Now with pgwatch RPC client & servers optimized and migrated to gRPC, support for authentication and TLS encryption, and docs for developing custom RPC sinks were added; the remaining milestone was to provide additional sink implementations.

I discussed the various available options with my mentors, and they wanted new sinks for a Full-text search engine and Apache Iceberg.

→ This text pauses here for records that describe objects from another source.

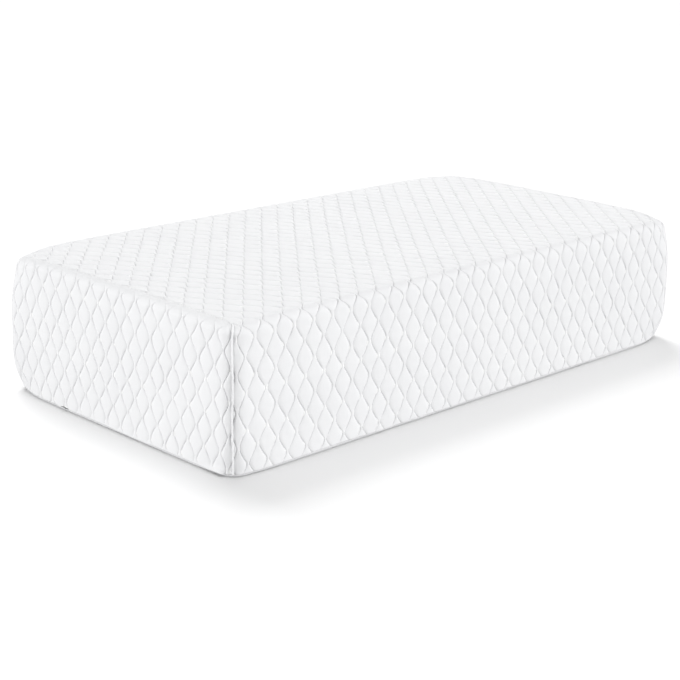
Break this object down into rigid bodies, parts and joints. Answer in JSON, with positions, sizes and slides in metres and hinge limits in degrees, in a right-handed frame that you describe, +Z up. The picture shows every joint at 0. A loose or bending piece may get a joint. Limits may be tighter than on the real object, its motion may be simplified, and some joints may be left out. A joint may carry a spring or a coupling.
{
  "type": "memory foam mattress",
  "caption": "Thick rectangular foam mattress in a white quilted knit cover with a zip round its bottom edge",
  "frame": {"origin": "middle of the footprint, on the surface the mattress lies on", "axes": "+X along the length towards the foot end, +Y across the width, +Z up; the zip slider is on the -X end"},
  "size_m": [1.905, 0.991, 0.406],
  "materials": {
    "quilted_knit": "white double-knit, quilted",
    "quilt_fill": "loose white polyester fibre",
    "quilt_backing": "thin bonded non-woven",
    "seam_thread": "overlocked white seam",
    "base_cloth": "plain woven non-slip cloth",
    "barrier_knit": "off-white barrier knit",
    "memory_foam": "fine open-cell foam",
    "transition_foam": "open-cell foam",
    "support_foam": "firm open-cell foam",
    "zip_tape": "woven white tape",
    "zip_coil": "white nylon coil",
    "zip_metal": "dull nickel plate"
  },
  "bodies": {
    "mattress": {"support_foam_base": "support_foam", "transition_foam_layer": "transition_foam", "memory_foam_layer": "memory_foam", "barrier_sock": "barrier_knit", "barrier_sock_head_closure": "barrier_knit", "barrier_sock_foot_closure": "barrier_knit", "cover_wrap_knit": "quilted_knit", "head_panel_knit": "quilted_knit", "foot_panel_knit": "quilted_knit", "cover_wrap_fill": "quilt_fill", "head_panel_fill": "quilt_fill", "foot_panel_fill": "quilt_fill", "cover_wrap_backing": "quilt_backing", "head_panel_backing": "quilt_backing", "foot_panel_backing": "quilt_backing", "head_seam": "seam_thread", "foot_seam": "seam_thread", "bottom_panel": "base_cloth", "zip_tape_upper": "zip_tape", "zip_tape_lower": "zip_tape", "zip_coil_upper": "zip_coil", "zip_coil_lower": "zip_coil", "zip_start_stop": "zip_metal", "zip_end_stop": "zip_metal", "zip_end_cap": "zip_tape"},
    "slider": {"zip_slider": "zip_metal"},
    "pull_tab": {"zip_pull_tab": "zip_metal"}
  },
  "joints": [
    {"name": "zip_slide", "type": "slide", "parent": "mattress", "child": "slider", "axis": [0, -1, 0], "range_m": [0, 0.63]},
    {"name": "tab_flip", "type": "hinge", "parent": "slider", "child": "pull_tab", "pos_m": [-0.9492, 0.22, 0.0086], "axis": [0, 0, 1], "range_deg": [0, 180]}
  ]
}
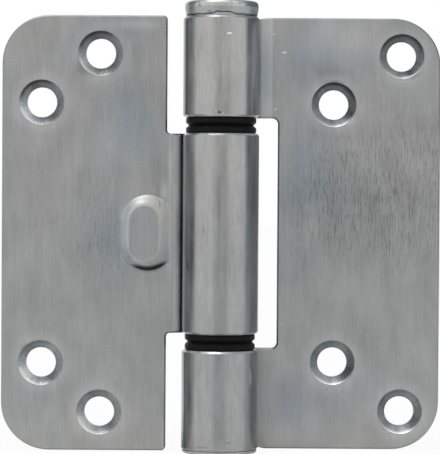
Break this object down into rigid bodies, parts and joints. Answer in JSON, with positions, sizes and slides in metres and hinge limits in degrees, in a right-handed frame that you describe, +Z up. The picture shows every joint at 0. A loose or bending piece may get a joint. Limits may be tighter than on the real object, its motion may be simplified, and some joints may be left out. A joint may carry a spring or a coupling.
{
  "type": "butt hinge",
  "caption": "Steel butt hinge with round-cornered leaves, a rolled barrel, a headed pin and flanged bushes; the door leaf carries a pressed boss.",
  "frame": {"origin": "on the barrel's axis, level with the leaves' lower edges", "axes": "+Z up the barrel's axis towards the pin's head, +X towards the frame leaf's outer edge, +Y away from the countersunk faces"},
  "size_m": [0.0895, 0.0154, 0.0916],
  "materials": {
    "plated_sheet": "zinc plated, satin, with the sheet's rolling lines",
    "plated_pin": "zinc plated over a turned surface",
    "black_polymer": "moulded, matt, slightly worn"
  },
  "bodies": {
    "frame_side": {"frame_leaf": "plated_sheet", "hinge_pin": "plated_pin", "lower_plug": "plated_pin", "upper_frame_bush": "black_polymer", "lower_frame_bush": "black_polymer"},
    "door_side": {"door_leaf": "plated_sheet", "upper_door_bush": "black_polymer", "lower_door_bush": "black_polymer"}
  },
  "joints": [
    {"name": "door_swing", "type": "hinge", "parent": "frame_side", "child": "door_side", "pos_m": [0, 0, 0], "axis": [0, 0, 1], "range_deg": [-115, 180]}
  ]
}
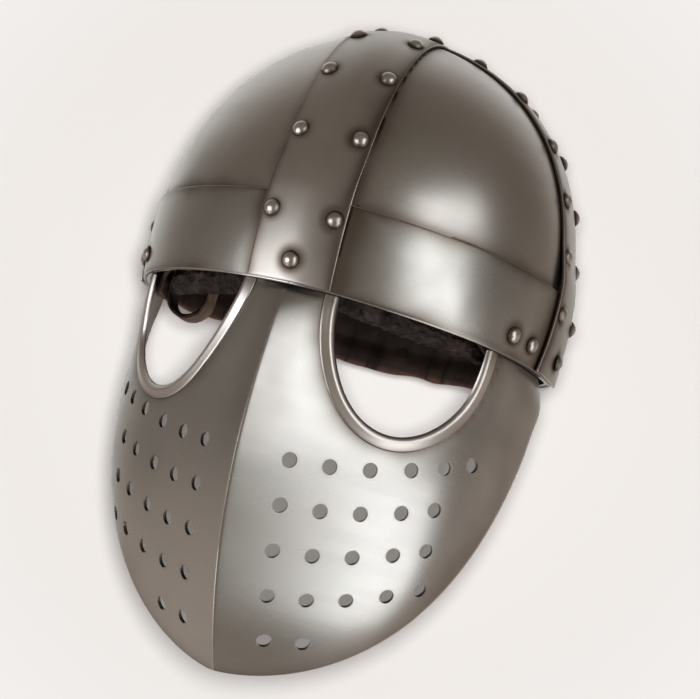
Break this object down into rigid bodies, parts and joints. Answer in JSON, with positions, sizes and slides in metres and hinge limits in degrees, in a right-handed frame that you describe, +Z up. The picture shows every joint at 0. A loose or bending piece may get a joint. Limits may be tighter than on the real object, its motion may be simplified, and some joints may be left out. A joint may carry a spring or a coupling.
{
  "type": "skull cap helmet",
  "caption": "Domed steel helmet with riveted bands, a fixed keeled face mask with rimmed eye openings and breath holes, a leather liner and a chin strap.",
  "frame": {"origin": "middle of the head opening, in the plane of the brow rim", "axes": "+Z up to the crown, -Y out of the face, +X to the wearer's left"},
  "size_m": [0.2034, 0.2184, 0.3007],
  "materials": {
    "skull_steel": "antiqued, satin, darkened in the hollows and beside the bands",
    "band_steel": "antiqued satin with bright edges",
    "mask_steel": "brushed satin, darker towards the cheeks",
    "rim_steel": "polished on its crown",
    "rivet_steel": "domed, polished, dark at the foot",
    "buckle_steel": "satin",
    "liner_leather": "matt, creased, raw reddish lower edge",
    "roll_suede": "crumpled suede",
    "strap_leather": "suede on one side, black on the other",
    "lace": "round lace"
  },
  "bodies": {
    "helmet": {"skull_plate_front_left": "skull_steel", "skull_plate_front_right": "skull_steel", "skull_plate_rear_left": "skull_steel", "skull_plate_rear_right": "skull_steel", "brow_band": "band_steel", "cross_band": "band_steel", "face_mask": "mask_steel", "eye_rim_left": "rim_steel", "eye_rim_right": "rim_steel", "rivets_front_arm": "rivet_steel", "rivets_rear_arm": "rivet_steel", "rivets_left_arm": "rivet_steel", "rivets_right_arm": "rivet_steel", "rivet_nose": "rivet_steel", "rivet_nape": "rivet_steel", "rivets_temple_left": "rivet_steel", "rivets_temple_right": "rivet_steel", "rivet_ear_left": "rivet_steel", "rivet_ear_right": "rivet_steel", "liner_headband": "liner_leather", "liner_brow_roll": "roll_suede", "liner_leaf_1": "liner_leather", "liner_leaf_2": "liner_leather", "liner_leaf_3": "liner_leather", "liner_leaf_4": "liner_leather", "liner_leaf_5": "liner_leather", "liner_leaf_6": "liner_leather", "liner_leaf_7": "liner_leather", "liner_leaf_8": "liner_leather", "liner_crown_lace": "lace", "strap_washer_left": "rivet_steel", "strap_washer_right": "rivet_steel"},
    "strap_tail": {"chin_strap_tail": "strap_leather"},
    "strap_buckle_end": {"chin_strap_buckle_end": "strap_leather", "buckle_rivet": "rivet_steel"},
    "keeper": {"strap_keeper": "strap_leather"},
    "frame": {"buckle_frame": "buckle_steel"},
    "prong": {"buckle_prong": "buckle_steel"}
  },
  "joints": [
    {"name": "strap_tail_swing", "type": "hinge", "parent": "helmet", "child": "strap_tail", "pos_m": [-0.088, -0.0108, 0.009], "axis": [1, 0, 0], "range_deg": [-5, 12]},
    {"name": "strap_buckle_end_swing", "type": "hinge", "parent": "helmet", "child": "strap_buckle_end", "pos_m": [0.088, -0.0108, 0.009], "axis": [1, 0, 0], "range_deg": [-2, 40]},
    {"name": "keeper_slide", "type": "slide", "parent": "strap_buckle_end", "child": "keeper", "axis": [0, 0, 1], "range_m": [-0.001, 0.006]},
    {"name": "buckle_frame_swing", "type": "hinge", "parent": "strap_buckle_end", "child": "frame", "pos_m": [0.082, -0.0108, -0.042], "axis": [0, 1, 0], "range_deg": [-3, 60]},
    {"name": "buckle_prong_swing", "type": "hinge", "parent": "frame", "child": "prong", "pos_m": [0.082, -0.0108, -0.042], "axis": [0, 1, 0], "range_deg": [0, 45]}
  ]
}
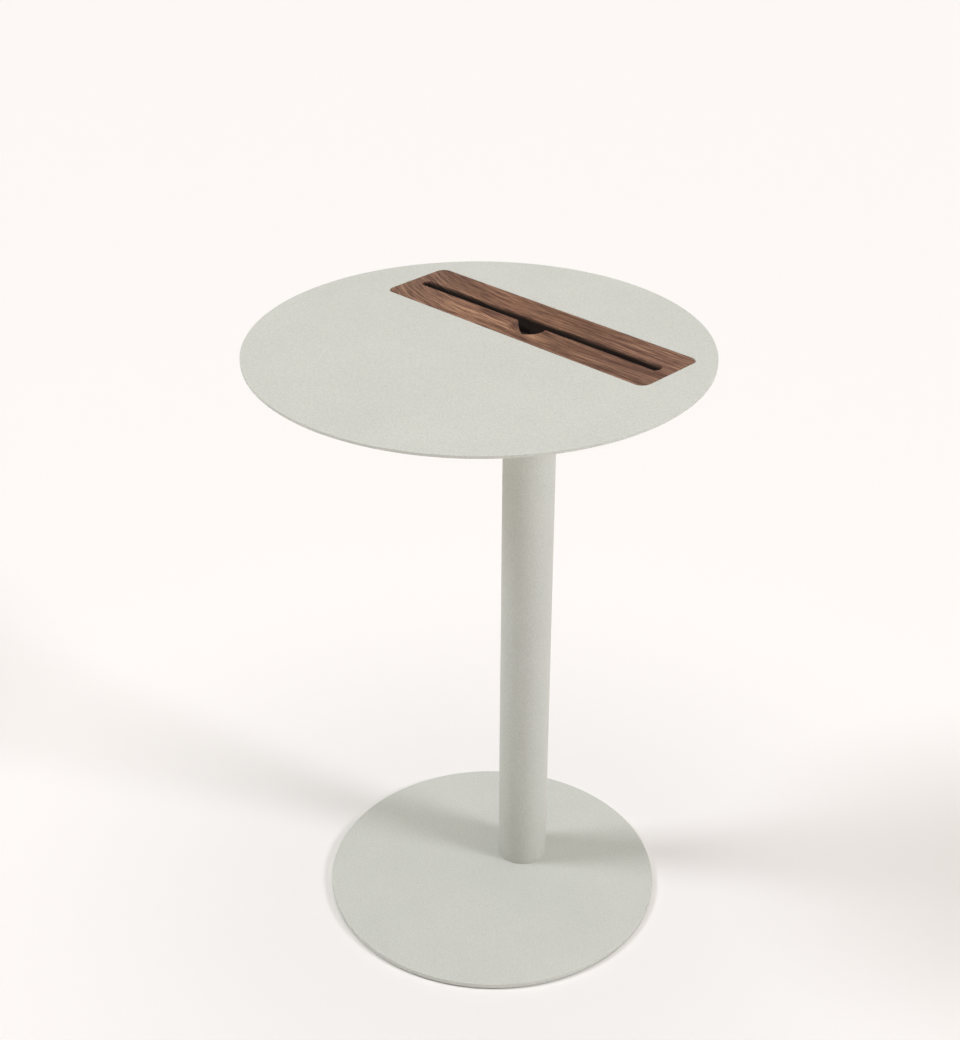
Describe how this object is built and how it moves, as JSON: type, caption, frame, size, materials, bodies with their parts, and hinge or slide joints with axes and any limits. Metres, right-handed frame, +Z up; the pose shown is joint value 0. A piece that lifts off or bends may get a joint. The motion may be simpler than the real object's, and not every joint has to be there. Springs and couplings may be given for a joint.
{
  "type": "tablet side table",
  "caption": "Round pedestal side table: thin steel top with a flush wooden insert, whose leaning slot and thumb scoop hold a tablet, on an off-centre column and a round base plate.",
  "frame": {"origin": "on the floor, under the centre of the round top", "axes": "+X along the wooden insert, +Y towards the back of the insert's side, away from the reader, +Z up"},
  "size_m": [0.415, 0.415, 0.61],
  "materials": {
    "powder_coat": "pale warm grey powder coat with a fine matt texture",
    "walnut": "oiled walnut, grain along its length",
    "zinc_steel": "bright zinc plate",
    "felt": "dense dark grey felt"
  },
  "bodies": {
    "root": {"tabletop_plate": "powder_coat", "walnut_insert": "walnut", "insert_tray": "powder_coat", "column_head_plate": "powder_coat", "column_tube": "powder_coat", "column_foot_plug": "zinc_steel", "base_plate": "powder_coat", "tray_stud_1": "zinc_steel", "tray_stud_2": "zinc_steel", "tray_stud_3": "zinc_steel", "tray_stud_4": "zinc_steel", "tray_stud_5": "zinc_steel", "tray_stud_6": "zinc_steel", "tray_nut_1": "zinc_steel", "tray_nut_2": "zinc_steel", "tray_nut_3": "zinc_steel", "tray_nut_4": "zinc_steel", "tray_nut_5": "zinc_steel", "tray_nut_6": "zinc_steel", "insert_screw_1": "zinc_steel", "insert_screw_2": "zinc_steel", "insert_screw_3": "zinc_steel", "insert_screw_4": "zinc_steel", "clinch_nut_1": "zinc_steel", "clinch_nut_2": "zinc_steel", "clinch_nut_3": "zinc_steel", "clinch_nut_4": "zinc_steel", "head_washer_1": "zinc_steel", "head_washer_2": "zinc_steel", "head_washer_3": "zinc_steel", "head_washer_4": "zinc_steel", "head_screw_1": "zinc_steel", "head_screw_2": "zinc_steel", "head_screw_3": "zinc_steel", "head_screw_4": "zinc_steel", "base_screw_1": "zinc_steel", "base_screw_2": "zinc_steel", "base_screw_3": "zinc_steel", "base_glide_1": "felt", "base_glide_2": "felt", "base_glide_3": "felt", "base_glide_4": "felt", "base_glide_5": "felt", "base_glide_6": "felt"}
  },
  "joints": []
}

Also, I proposed adding a GCP pub/sub sink that publishes data to Google Cloud, then users can register subscribers (subs) to pull data from it, and hence be able to easily route the data to different data storage and analytics solutions, and its addition got approved.

Pull Requests

While working on the final apache iceberg sink, I faced a lot of difficulties due to the iceberg-go package being not mature enough, with relatively poor documentation (at that time), I discussed this with the mentors, and we saw this a good opportunity to show the extensibility of gRPC by developing the sink in another language that has a more powerful iceberg library, e.g., Python or Java.

Pull Requests

Usage Example

# ElasticSearch Sink
export ELASTIC_PASSWORD="es_password"
go run ./cmd/elasticsearch_receiver -port 1234 -addrs=<comma-sep-list-of-es-addrs> -user=<es-username> -ca-file=<es-ca-fle>

# Google Cloud pub/sub sink
go run ./cmd/gcp_pubsub_receiver --port 1235 --project-id <gcp-project-id>

# Apache Iceberg sink
export PYICEBERG_HOME="cmd/pyiceberg_receiver"
python3 cmd/pyiceberg_receiver -p 1236 -d <dir-path>

# pgwatch v4
go run ./cmd/pgwatch [FLAGS] --sink=grpc://localhost:1234 --sink=grpc://localhost:1235 --sink=grpc://localhost:1236 

End of Journey

This wraps up my GSoC journey at PostgreSQL, contributing to the pgwatch project.

It’s been a wonderful experience that has hugely improved me both personally and technically, and filled me with love for the community and interest in contributing to PostgreSQL projects.

Also, huge shout-out to my very supportive, responsive, and highly talented mentors Pavlo Golub and Akshat Jaimini for their help and guidance.